In the course of the struggles new facts about carhops emerged. Far from carefree many of them were parents who, even if married, needed to work to support their families. A bitter letter testifying to this appeared in May, 1940, signed “two former carhops.” The women wrote that carhops dressed in shorts and grass skirts “are at least coming nearer to making a living wage than at any other time of their existence” while the women who complained about their outfits did not have to work for a living. They argued that without big tips, some carhops would become streetwalkers.

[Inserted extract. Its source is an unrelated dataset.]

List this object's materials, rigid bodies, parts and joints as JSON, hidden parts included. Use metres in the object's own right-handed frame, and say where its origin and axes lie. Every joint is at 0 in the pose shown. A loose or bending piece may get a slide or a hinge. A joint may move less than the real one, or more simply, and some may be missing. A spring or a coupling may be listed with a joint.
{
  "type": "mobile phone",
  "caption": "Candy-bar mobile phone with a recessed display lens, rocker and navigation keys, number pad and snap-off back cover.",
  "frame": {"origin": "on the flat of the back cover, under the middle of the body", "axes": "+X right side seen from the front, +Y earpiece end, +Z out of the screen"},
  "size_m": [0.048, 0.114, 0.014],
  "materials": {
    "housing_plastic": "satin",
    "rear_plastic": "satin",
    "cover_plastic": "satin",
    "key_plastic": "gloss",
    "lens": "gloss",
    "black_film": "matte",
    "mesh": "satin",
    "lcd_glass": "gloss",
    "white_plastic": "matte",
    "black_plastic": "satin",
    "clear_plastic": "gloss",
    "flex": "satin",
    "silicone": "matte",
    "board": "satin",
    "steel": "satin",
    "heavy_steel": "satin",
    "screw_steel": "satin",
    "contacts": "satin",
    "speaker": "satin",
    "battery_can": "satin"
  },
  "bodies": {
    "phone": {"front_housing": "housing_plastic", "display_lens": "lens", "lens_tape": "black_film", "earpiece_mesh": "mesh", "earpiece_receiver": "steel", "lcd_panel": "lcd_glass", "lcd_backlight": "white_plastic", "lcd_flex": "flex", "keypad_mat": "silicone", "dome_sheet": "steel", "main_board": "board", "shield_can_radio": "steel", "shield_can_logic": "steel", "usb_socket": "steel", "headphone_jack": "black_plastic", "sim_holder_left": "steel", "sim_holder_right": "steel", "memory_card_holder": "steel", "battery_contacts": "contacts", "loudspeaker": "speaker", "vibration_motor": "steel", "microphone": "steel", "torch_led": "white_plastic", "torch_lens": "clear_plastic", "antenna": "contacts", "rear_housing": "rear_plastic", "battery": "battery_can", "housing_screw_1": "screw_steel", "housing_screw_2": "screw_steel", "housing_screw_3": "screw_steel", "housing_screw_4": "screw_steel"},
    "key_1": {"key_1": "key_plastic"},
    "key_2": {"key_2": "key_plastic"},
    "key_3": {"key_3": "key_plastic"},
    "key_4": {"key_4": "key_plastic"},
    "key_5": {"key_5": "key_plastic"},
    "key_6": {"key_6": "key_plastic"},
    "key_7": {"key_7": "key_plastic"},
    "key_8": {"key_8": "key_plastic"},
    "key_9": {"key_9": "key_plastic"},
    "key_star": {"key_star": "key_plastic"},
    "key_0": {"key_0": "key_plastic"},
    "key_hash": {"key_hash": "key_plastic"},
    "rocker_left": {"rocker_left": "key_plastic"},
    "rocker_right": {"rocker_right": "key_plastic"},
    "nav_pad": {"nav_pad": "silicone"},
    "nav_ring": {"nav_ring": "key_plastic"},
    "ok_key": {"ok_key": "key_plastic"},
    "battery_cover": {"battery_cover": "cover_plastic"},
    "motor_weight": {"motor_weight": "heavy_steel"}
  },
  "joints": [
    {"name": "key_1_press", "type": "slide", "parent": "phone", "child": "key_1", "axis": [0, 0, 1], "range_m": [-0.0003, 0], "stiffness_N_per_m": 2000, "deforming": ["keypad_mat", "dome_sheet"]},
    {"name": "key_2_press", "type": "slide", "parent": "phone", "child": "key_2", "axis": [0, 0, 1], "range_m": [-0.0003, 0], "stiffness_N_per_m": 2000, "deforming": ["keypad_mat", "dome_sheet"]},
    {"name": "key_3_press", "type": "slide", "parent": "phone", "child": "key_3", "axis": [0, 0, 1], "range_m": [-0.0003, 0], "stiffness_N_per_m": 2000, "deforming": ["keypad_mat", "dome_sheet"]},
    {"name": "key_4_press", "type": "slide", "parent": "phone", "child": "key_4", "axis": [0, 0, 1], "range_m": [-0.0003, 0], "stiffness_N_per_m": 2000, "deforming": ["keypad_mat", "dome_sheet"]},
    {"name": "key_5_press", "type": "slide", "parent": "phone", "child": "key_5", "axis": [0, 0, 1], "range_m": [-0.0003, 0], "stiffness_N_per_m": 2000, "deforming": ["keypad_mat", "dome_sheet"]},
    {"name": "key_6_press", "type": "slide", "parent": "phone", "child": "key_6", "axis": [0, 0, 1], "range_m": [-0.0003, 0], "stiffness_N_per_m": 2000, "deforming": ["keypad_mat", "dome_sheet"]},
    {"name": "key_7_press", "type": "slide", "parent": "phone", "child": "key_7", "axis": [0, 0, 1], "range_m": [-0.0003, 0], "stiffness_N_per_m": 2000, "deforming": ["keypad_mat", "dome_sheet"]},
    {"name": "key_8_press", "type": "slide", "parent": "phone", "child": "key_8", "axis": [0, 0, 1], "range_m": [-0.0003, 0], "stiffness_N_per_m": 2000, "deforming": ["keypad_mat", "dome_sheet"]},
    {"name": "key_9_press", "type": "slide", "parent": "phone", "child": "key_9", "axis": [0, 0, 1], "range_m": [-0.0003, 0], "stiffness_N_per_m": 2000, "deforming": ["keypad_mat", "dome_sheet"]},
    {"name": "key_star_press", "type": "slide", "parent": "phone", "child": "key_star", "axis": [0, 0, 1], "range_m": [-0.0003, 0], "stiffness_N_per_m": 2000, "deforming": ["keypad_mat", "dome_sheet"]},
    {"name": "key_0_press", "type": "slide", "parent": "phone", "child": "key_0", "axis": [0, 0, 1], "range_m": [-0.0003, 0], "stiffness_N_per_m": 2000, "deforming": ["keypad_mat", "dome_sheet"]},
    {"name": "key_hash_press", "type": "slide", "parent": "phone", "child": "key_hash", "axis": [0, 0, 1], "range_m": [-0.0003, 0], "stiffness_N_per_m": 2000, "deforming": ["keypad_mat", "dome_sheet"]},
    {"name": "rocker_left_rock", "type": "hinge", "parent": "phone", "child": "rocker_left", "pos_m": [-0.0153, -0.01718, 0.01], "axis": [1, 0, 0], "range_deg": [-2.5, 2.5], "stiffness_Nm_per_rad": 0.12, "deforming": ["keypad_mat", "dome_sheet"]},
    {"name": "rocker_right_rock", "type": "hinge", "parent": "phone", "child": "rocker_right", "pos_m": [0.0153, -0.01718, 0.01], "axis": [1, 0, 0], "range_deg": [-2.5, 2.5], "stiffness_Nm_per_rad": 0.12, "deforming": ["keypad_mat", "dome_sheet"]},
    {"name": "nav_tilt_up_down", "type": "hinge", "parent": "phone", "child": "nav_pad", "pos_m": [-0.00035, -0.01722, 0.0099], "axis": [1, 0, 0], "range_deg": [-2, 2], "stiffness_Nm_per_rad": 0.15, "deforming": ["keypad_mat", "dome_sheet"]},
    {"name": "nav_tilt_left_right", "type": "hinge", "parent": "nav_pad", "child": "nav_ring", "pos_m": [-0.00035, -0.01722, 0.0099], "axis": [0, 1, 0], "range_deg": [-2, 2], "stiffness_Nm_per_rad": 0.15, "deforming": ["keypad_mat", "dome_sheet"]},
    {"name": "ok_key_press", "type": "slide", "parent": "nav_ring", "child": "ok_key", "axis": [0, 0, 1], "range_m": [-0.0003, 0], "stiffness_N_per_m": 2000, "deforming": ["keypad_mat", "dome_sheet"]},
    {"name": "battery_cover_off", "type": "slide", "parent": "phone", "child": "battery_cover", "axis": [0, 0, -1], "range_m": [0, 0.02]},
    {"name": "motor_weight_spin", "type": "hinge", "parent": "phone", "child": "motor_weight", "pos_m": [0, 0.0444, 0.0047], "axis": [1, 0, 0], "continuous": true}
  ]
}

Big tips or not, serving customers in cars could be a trying experience, and the turnover rate among carhops was high, with many lasting only a few weeks. A 1957 column in Drive-In Restaurant, a trade magazine, revealed how carhops characterized customers: The Food Refuser, The Horn Blower, The Souvenir Seeker, the Breakage Fiends, The Deadbeats, The Wolves. As the last implies, attention from men was not always enjoyable, and sometimes it was dangerously hostile. In 1953, there was an instance of boys driving by a drive-in pelting girl carhops with gravel in Sacramento CA. A few carhops even met their deaths from obsessed customers.
By the mid-1950s, some drive-ins looked for ways to speed up service with automated ordering, usually from intercoms mounted on poles. Carhops’ only job then was to deliver food. Other drive-ins eliminated car service entirely, requiring customers to walk up to a window to order their food and carry it back to their car. When Ray Kroc took over the McDonald brothers’ drive-ins, he continued their practice of walk-up service. In the late 1950s Kroc reportedly attributed his company’s expansion to “no tipping, no jukebox, and no carhops.”
Although drive-ins with carhops can still be found today in some places, elegies for them began in the 1970s, American Graffiti being a prime example. Carhop fiction is more entertaining, but recognizing the difficulties carhops experienced in doing their jobs is, in my opinion, a better way to acknowledge them.